If we all thought the bugs were bad last summer, I fear we will be in for an even greater shock this year. Not only will we be facing more mosquitoes and blackflies, but agricultural pests will be on the rise as well. Which will probably mean a greater usage of pesticides. People will finally start to appreciate just how much we benefited from having bats around.

I feel so helpless! I love bats and they are so important. I want to help, but if all the experts can't figure it out, there's nothing a lone naturalist can do but spread the word.

So, if you should find bats in your house this year, PLEASE PLEASE PLEASE don't kill them!!! The bats that survive this plague will need all the help we can give them to survive (afterall, bats reproduce at such a slow rate it will take years for their numbers to come back...if they ever do). Contact someone to remove them for you. If it is only one bat in your living room, open a window, close the doors, turn off the lights, and leave the room - the bat will fly out on its own. Alternately, you can gently place a large can over the bat, slide a card underneath, carry the whole thing outside and release the animal with your good wishes.


  1. Thats a lot of dead bats. Was it a single species or multiple?

    I met Al and visited a cave downstate last fall (just as the bats were starting to arrive by the handful; they were worried about a potential/in-progress partial ceiling collapse/cave-in). It was an eye-opening experience to how dire the situation is becoming, and how little we know about how we might be able to best help protect them.

  2. Thank you, thank you, for speaking up in defense of bats. This is a horribly distressing plague and many people just don't care because they're afraid of bats. It's nature educators like you who can help change attitudes toward creatures many people find repellent, turning fear into fascination.
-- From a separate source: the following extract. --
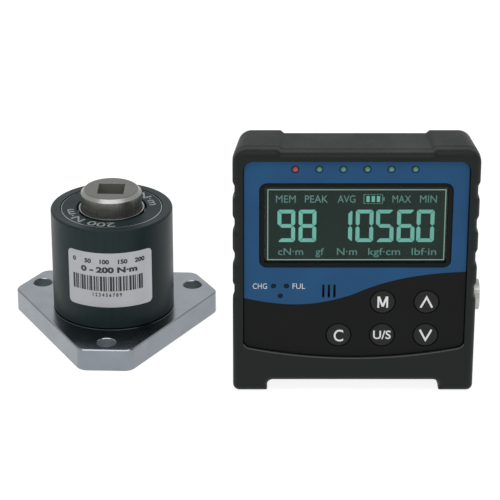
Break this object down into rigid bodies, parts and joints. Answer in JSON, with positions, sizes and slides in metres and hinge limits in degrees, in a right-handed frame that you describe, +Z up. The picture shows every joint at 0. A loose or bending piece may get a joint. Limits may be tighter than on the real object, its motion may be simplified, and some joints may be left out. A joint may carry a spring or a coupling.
{
  "type": "torque wrench calibrator",
  "caption": "Torque wrench calibrator set: a flanged torque transducer with a square drive socket, and a display meter with round push keys.",
  "frame": {"origin": "middle of the whole set's footprint, on the surface it stands on", "axes": "+X to the right along the set, from the transducer to the meter; -Y towards the user, the way the display faces; +Z up"},
  "size_m": [0.2264, 0.111, 0.1238],
  "materials": {
    "plated_steel": "bright plated, lightly satin",
    "black_anodised": "satin black anodised",
    "brushed_steel": "turned and brushed",
    "pale_ring": "satin",
    "bearing_steel": "ground",
    "rubber": "matt",
    "gauge_foil": "thin film",
    "board_green": "solder mask",
    "dark_steel": "blackened",
    "socket_metal": "satin nickel",
    "socket_black": "moulded",
    "case_black": "fine moulded texture",
    "panel_print": "printed film, blue over black",
    "clear_window": "clear with a dark border",
    "display_glass": "dark display field",
    "backlight_white": "satin",
    "red_lens": "clear tinted",
    "green_lens": "clear tinted",
    "dark_lens": "smoked",
    "key_black": "satin",
    "switch_grey": "moulded",
    "chip_black": "moulded",
    "battery_wrap": "shrink wrap"
  },
  "bodies": {
    "calibrator": {"flange_base": "plated_steel", "body_sleeve": "black_anodised", "top_cap": "black_anodised", "torque_shaft": "brushed_steel", "spacer_ring": "pale_ring", "bearing_inner_ring": "bearing_steel", "bearing_outer_ring": "bearing_steel", "bearing_cage": "bearing_steel", "base_seal": "rubber", "strain_gauge_left": "gauge_foil", "strain_gauge_right": "gauge_foil", "terminal_board": "board_green", "main_board": "board_green", "shaft_bolt_1": "dark_steel", "shaft_bolt_2": "dark_steel", "shaft_bolt_3": "dark_steel", "shaft_bolt_4": "dark_steel", "sleeve_screw_1": "dark_steel", "sleeve_screw_2": "dark_steel", "case_screw_1": "dark_steel", "case_screw_2": "dark_steel", "case_screw_3": "dark_steel", "case_screw_4": "dark_steel", "board_screw_1": "dark_steel", "board_screw_2": "dark_steel", "sensor_socket_shell": "socket_metal", "sensor_socket_nut": "socket_metal", "meter_socket_shell": "socket_metal", "meter_socket_nut": "socket_metal", "sensor_socket_insert": "socket_black", "meter_socket_insert": "socket_black", "charge_jack": "socket_black", "front_shell": "case_black", "rear_shell": "case_black", "front_panel": "panel_print", "display_window": "clear_window", "lcd_glass": "display_glass", "lcd_backlight": "backlight_white", "lamp_1": "red_lens", "lamp_2": "green_lens", "lamp_3": "green_lens", "lamp_4": "green_lens", "lamp_5": "green_lens", "lamp_6": "green_lens", "lamp_charging": "dark_lens", "lamp_full": "dark_lens", "lamp_power": "dark_lens", "switch_memory": "switch_grey", "switch_up": "switch_grey", "switch_clear": "switch_grey", "switch_unit": "switch_grey", "switch_down": "switch_grey", "buzzer": "chip_black", "battery_pack": "battery_wrap"},
    "button_memory": {"button_memory": "key_black"},
    "button_up": {"button_up": "key_black"},
    "button_clear": {"button_clear": "key_black"},
    "button_unit": {"button_unit": "key_black"},
    "button_down": {"button_down": "key_black"}
  },
  "joints": [
    {"name": "button_memory_press", "type": "slide", "parent": "calibrator", "child": "button_memory", "axis": [0, 1, 0], "range_m": [0, 0.0007], "stiffness_N_per_m": 600},
    {"name": "button_up_press", "type": "slide", "parent": "calibrator", "child": "button_up", "axis": [0, 1, 0], "range_m": [0, 0.0007], "stiffness_N_per_m": 600},
    {"name": "button_clear_press", "type": "slide", "parent": "calibrator", "child": "button_clear", "axis": [0, 1, 0], "range_m": [0, 0.0007], "stiffness_N_per_m": 600},
    {"name": "button_unit_press", "type": "slide", "parent": "calibrator", "child": "button_unit", "axis": [0, 1, 0], "range_m": [0, 0.0007], "stiffness_N_per_m": 600},
    {"name": "button_down_press", "type": "slide", "parent": "calibrator", "child": "button_down", "axis": [0, 1, 0], "range_m": [0, 0.0007], "stiffness_N_per_m": 600}
  ]
}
Thank you for your good work.

  3. As far as I know, it is the little brown bats (Myotis lucifugus) and big brown bats (Eptesicus fuscus) that are primarily affected by this disease. Still, Eastern pipistrelles (Pipistrellus subflavus), small-footed bats (Myotis lebii), eastern long-earred bats (Myotis septentrionalis) and Indiana bats (Myotis sodalis) are also hibernating in the caves, so t wouldn't surprise me if some of them ended up on the list.

    Let's all go out and promote bat welfare. If you hear of a bat in stress (in someone's house), please offer to go to the rescue!